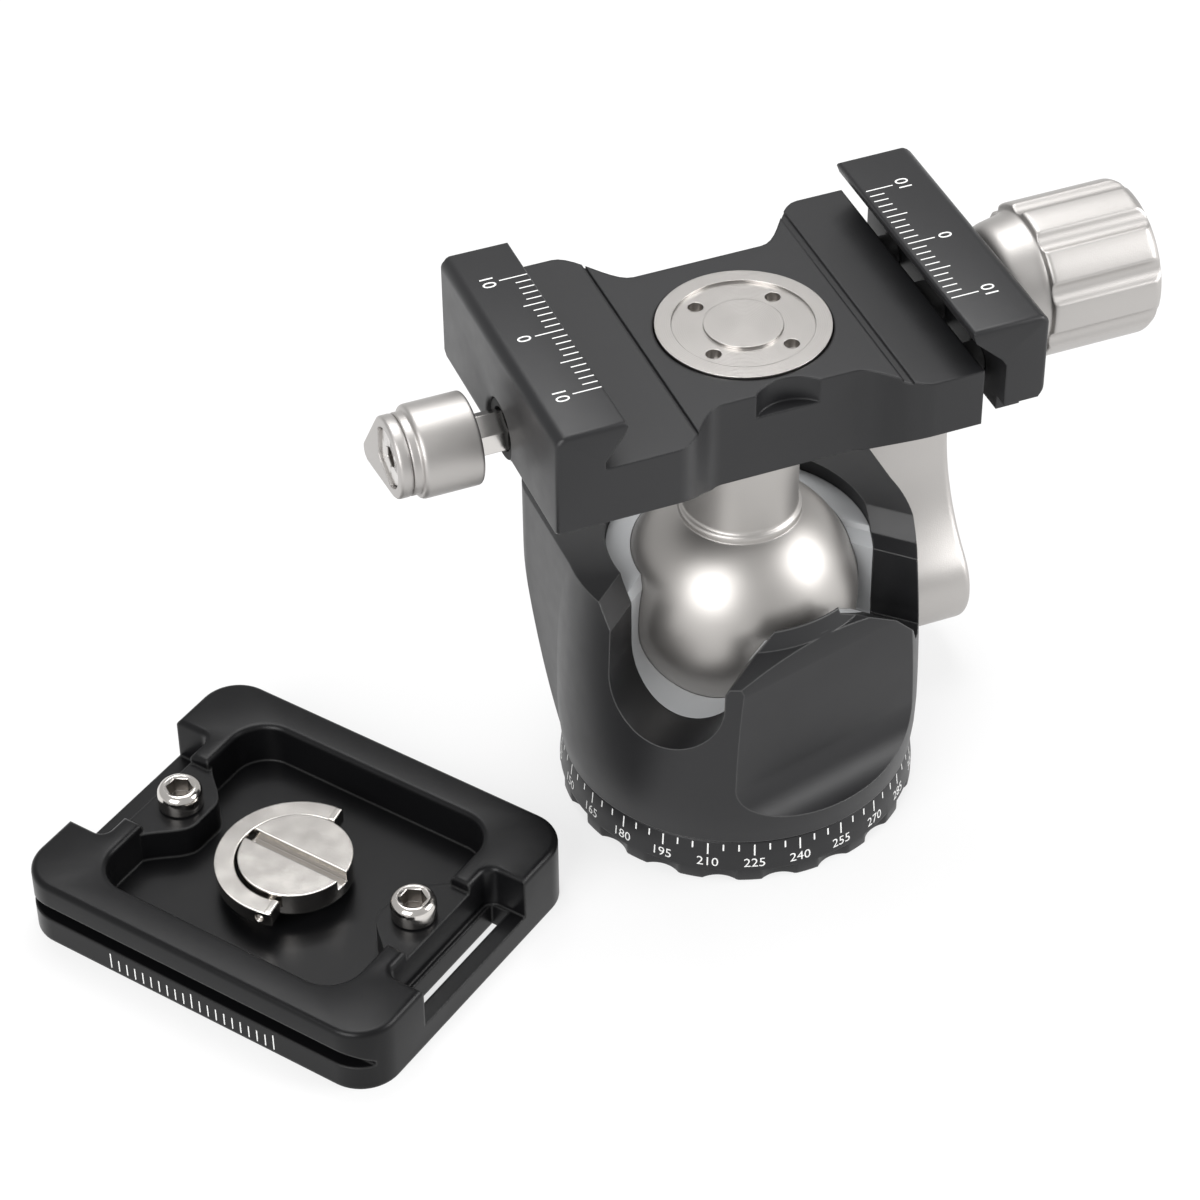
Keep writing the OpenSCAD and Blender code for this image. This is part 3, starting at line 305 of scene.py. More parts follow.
def mesh_object(name: str, verts: np.ndarray, faces: Sequence[Sequence[int]],
                sharp_deg: float = 32.0) -> bpy.types.Object:
    """Makes an object from points and faces, merged, with faces outwards and smooth by angle.

    Args:
        name: Object name.
        verts: Points, n by 3, in millimetres.
        faces: Point numbers of each face.
        sharp_deg: Edges that bend more than this stay sharp.

    Returns:
        The new object, at the origin.
    """
    mesh = bpy.data.meshes.new(name)
    mesh.from_pydata((np.asarray(verts, float) * MM).tolist(), [], [list(f) for f in faces])
    work = bmesh.new()
    work.from_mesh(mesh)
    bmesh.ops.remove_doubles(work, verts=work.verts, dist=WELD)
    bmesh.ops.dissolve_degenerate(work, edges=work.edges, dist=SHORTEST)
    bmesh.ops.recalc_face_normals(work, faces=work.faces)
    work.to_mesh(mesh)
    work.free()
    smooth(mesh, sharp_deg)
    obj = bpy.data.objects.new(name, mesh)
    bpy.context.scene.collection.objects.link(obj)
    return obj


def grid_faces(rows: int, cols: int, wrap_rows: bool, wrap_cols: bool) -> np.ndarray:
    """Quads of a grid of points, joined round where asked.

    Args:
        rows: Points one way.
        cols: Points the other way.
        wrap_rows: Whether the last row joins the first.
        wrap_cols: Whether the last column joins the first.

    Returns:
        An array of four point numbers a face.
    """
    i = np.arange(rows if wrap_rows else rows - 1)[:, None]
    j = np.arange(cols if wrap_cols else cols - 1)[None, :]
    i1, j1 = (i + 1) % rows, (j + 1) % cols
    quads = np.stack([i * cols + j, i * cols + j1, i1 * cols + j1, i1 * cols + j], axis=-1)
    return quads.reshape(-1, 4)


def shell_faces(rows: int, around: int) -> list[list[int]]:
    """Faces of a stack of closed outlines: its sides, its first outline and its last."""
    points = list(range(rows * around))
    return grid_faces(rows, around, False, True).tolist() + [points[:around][::-1], points[-around:]]


def slab(name: str, rings: np.ndarray, sharp_deg: float = 32.0) -> bpy.types.Object:
    """Makes an object from a stack of closed outlines, rings by points by 3."""
    return mesh_object(name, rings.reshape(-1, 3), shell_faces(*rings.shape[:2]), sharp_deg)


def rounded(points: Sequence[tuple[float, float]], radii: Sequence[float], steps: int = 5) -> np.ndarray:
    """Rounds a profile's corners.

    Each corner with a radius becomes a quadratic curve from a point that radius before it to one that radius
    after it.

    Args:
        points: Corners, as (radius, height).
        radii: How far from each corner its curve starts; 0 keeps it sharp.
        steps: Pieces in each curve.

    Returns:
        The points of the rounded profile.
    """
    p = np.array(points, float)
    t = np.linspace(0.0, 1.0, steps + 1)[:, None]
    parts = [p[:1]]
    for k in range(1, len(p) - 1):
        if radii[k] <= 0:
            parts.append(p[k:k + 1])
            continue
        before, after = p[k - 1] - p[k], p[k + 1] - p[k]
        a = p[k] + before * min(0.5, radii[k] / np.linalg.norm(before))
        b = p[k] + after * min(0.5, radii[k] / np.linalg.norm(after))
        parts.append((1 - t) ** 2 * a + 2 * t * (1 - t) * p[k] + t ** 2 * b)
    parts.append(p[-1:])
    return np.concatenate(parts)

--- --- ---

Given problem: Write out the entire listing exactly.

Correct answer:
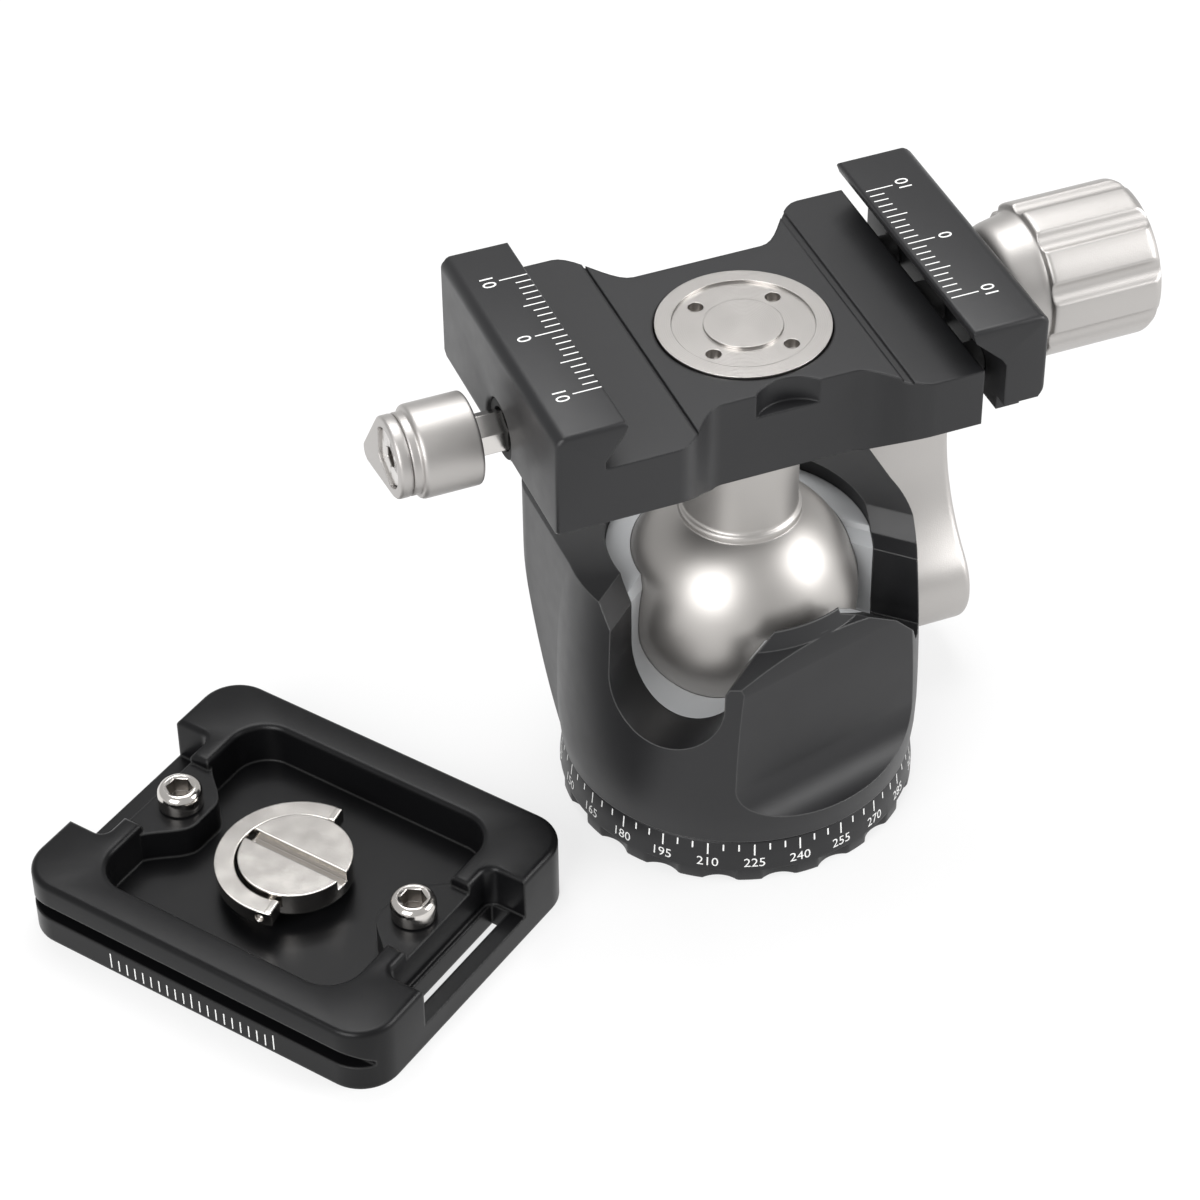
Keep writing the OpenSCAD and Blender code for this image. This is part 3, starting at line 305 of scene.py. More parts follow.
def mesh_object(name: str, verts: np.ndarray, faces: Sequence[Sequence[int]],
                sharp_deg: float = 32.0) -> bpy.types.Object:
    """Makes an object from points and faces, merged, with faces outwards and smooth by angle.

    Args:
        name: Object name.
        verts: Points, n by 3, in millimetres.
        faces: Point numbers of each face.
        sharp_deg: Edges that bend more than this stay sharp.

    Returns:
        The new object, at the origin.
    """
    mesh = bpy.data.meshes.new(name)
    mesh.from_pydata((np.asarray(verts, float) * MM).tolist(), [], [list(f) for f in faces])
    work = bmesh.new()
    work.from_mesh(mesh)
    bmesh.ops.remove_doubles(work, verts=work.verts, dist=WELD)
    bmesh.ops.dissolve_degenerate(work, edges=work.edges, dist=SHORTEST)
    bmesh.ops.recalc_face_normals(work, faces=work.faces)
    work.to_mesh(mesh)
    work.free()
    smooth(mesh, sharp_deg)
    obj = bpy.data.objects.new(name, mesh)
    bpy.context.scene.collection.objects.link(obj)
    return obj


def grid_faces(rows: int, cols: int, wrap_rows: bool, wrap_cols: bool) -> np.ndarray:
    """Quads of a grid of points, joined round where asked.

    Args:
        rows: Points one way.
        cols: Points the other way.
        wrap_rows: Whether the last row joins the first.
        wrap_cols: Whether the last column joins the first.

    Returns:
        An array of four point numbers a face.
    """
    i = np.arange(rows if wrap_rows else rows - 1)[:, None]
    j = np.arange(cols if wrap_cols else cols - 1)[None, :]
    i1, j1 = (i + 1) % rows, (j + 1) % cols
    quads = np.stack([i * cols + j, i * cols + j1, i1 * cols + j1, i1 * cols + j], axis=-1)
    return quads.reshape(-1, 4)


def shell_faces(rows: int, around: int) -> list[list[int]]:
    """Faces of a stack of closed outlines: its sides, its first outline and its last."""
    points = list(range(rows * around))
    return grid_faces(rows, around, False, True).tolist() + [points[:around][::-1], points[-around:]]


def slab(name: str, rings: np.ndarray, sharp_deg: float = 32.0) -> bpy.types.Object:
    """Makes an object from a stack of closed outlines, rings by points by 3."""
    return mesh_object(name, rings.reshape(-1, 3), shell_faces(*rings.shape[:2]), sharp_deg)


def rounded(points: Sequence[tuple[float, float]], radii: Sequence[float], steps: int = 5) -> np.ndarray:
    """Rounds a profile's corners.

    Each corner with a radius becomes a quadratic curve from a point that radius before it to one that radius
    after it.

    Args:
        points: Corners, as (radius, height).
        radii: How far from each corner its curve starts; 0 keeps it sharp.
        steps: Pieces in each curve.

    Returns:
        The points of the rounded profile.
    """
    p = np.array(points, float)
    t = np.linspace(0.0, 1.0, steps + 1)[:, None]
    parts = [p[:1]]
    for k in range(1, len(p) - 1):
        if radii[k] <= 0:
            parts.append(p[k:k + 1])
            continue
        before, after = p[k - 1] - p[k], p[k + 1] - p[k]
        a = p[k] + before * min(0.5, radii[k] / np.linalg.norm(before))
        b = p[k] + after * min(0.5, radii[k] / np.linalg.norm(after))
        parts.append((1 - t) ** 2 * a + 2 * t * (1 - t) * p[k] + t ** 2 * b)
    parts.append(p[-1:])
    return np.concatenate(parts)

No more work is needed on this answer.